There have been a number of cases on the meaning of business for VAT but unfortunately the judgments are often contradictory. The normal approach taken by the courts is to look objectively at what a charity does. If it is providing goods or services in return for a consideration (usually a consideration in money, but not necessarily) then it is seen as being in business.

If an activity is wholly funded by income that is outside the scope of VAT such as grants or donations it will be a non business activity. VAT is not charged on the grant income received but neither can VAT be recovered on the costs incurred.

Subsidised activities, where an activity is partly funded by grants and partly by taxable charges or fees, do give entitlement to VAT recovery, but HMRC will sometimes seek to apply an apportionment to the input VAT recovery. Even though an activity is subsidised, it can still be a wholly business activity, leading to full VAT recovery on associated costs.

VAT Treatment of Grants and Contracts
A common concern for charities is whether they must charge VAT on income. Is it a contract or grant for VAT purposes? Business or non business? If the income is a true grant that is outside the scope of VAT then any activity wholly funded by it will be non-business.

The difficultly is that many scenarios are hybrids and fall between the two extremes of wholly business or wholly non business.

It is often the case that certain arrangements are not correctly described. Just because funding is called “grant”, if it is actually a payment for something specifically supplied in return, it is not a grant for VAT purposes. Although the terms of any agreement should be considered in deciding the VAT treatment in such cases, the facts are also critical.

Another incorrect description is “minimum donation”. If it is a donation, it is freely given, voluntarily. If there is a compulsory minimum required, it is a charge or fee!

The receipt of a grant or outside the scope income does not automatically result in a VAT recovery restriction. A subsidised service where charges are made to customers is still a business activity for VAT purposes. Some HMRC officers try and demand a VAT restriction when they come across any outside the scope income, but this is wrong.

Difficulties can also occur with sponsorship income. If a local supporter gives a donation but requires no acknowledgement then the money they give is clearly outside the scope. The problem occurs if the donor insists on recognition. Here it is often arguable whether VAT is chargeable. HMRC will generally not see a grant making organisation that insists on recognition (such as national lottery funding) as receiving a supply but might well take a different view if the funder is a commercial organisation that benefits from the publicity. This can be more critical if the sponsor is in the VAT exempt sector (e.g. banking, insurance), as they would not be entitled to full input tax recovery.

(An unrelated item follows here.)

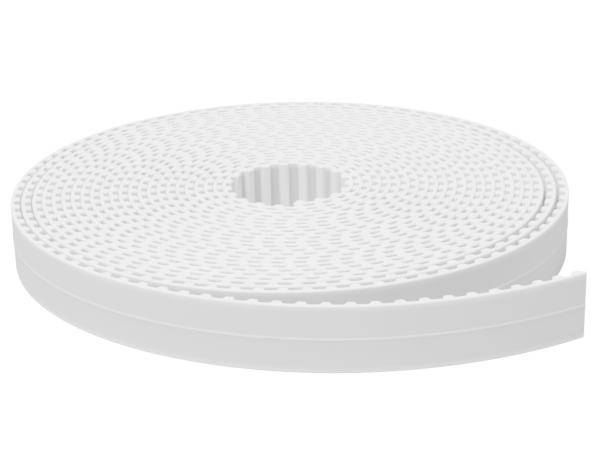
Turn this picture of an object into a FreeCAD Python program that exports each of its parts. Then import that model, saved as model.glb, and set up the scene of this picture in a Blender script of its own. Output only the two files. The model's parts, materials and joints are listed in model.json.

Although there is a standard method for VAT partial exemption calculations, do remember that there is no set method for non business apportionment, but it does have to be fair and reasonable. In theory, a non business apportionment can be based on any variables, but HMRC do like there to be some logic involved and will want to be able to verify the figures. For example, they are unlikely to accept a time-based apportionment (staff time) if the organisation does not use timesheet recording anyway – they might think that the figures have been made up purely to give a good VAT recovery result!

An income-based method of apportionment may be an easy, one-step calculation from easily identifiable figures, but it might not give a fair or favourable result. Bear in mind that an apportionment based on the same ratio as business income bears to total income can be hugely distorted by large, one-off transactions such as legacies. HMRC will often agree that such distortive transactions can be excluded from an income-based non business apportionment, but it is best to get this confirmed in writing by HMRC. The fact is that a windfall such as a legacy will not result in input tax bearing costs, and its inclusion in an income-based method will not be relevant. The input tax incurred by the organisation will not be directly proportional to the legacy income.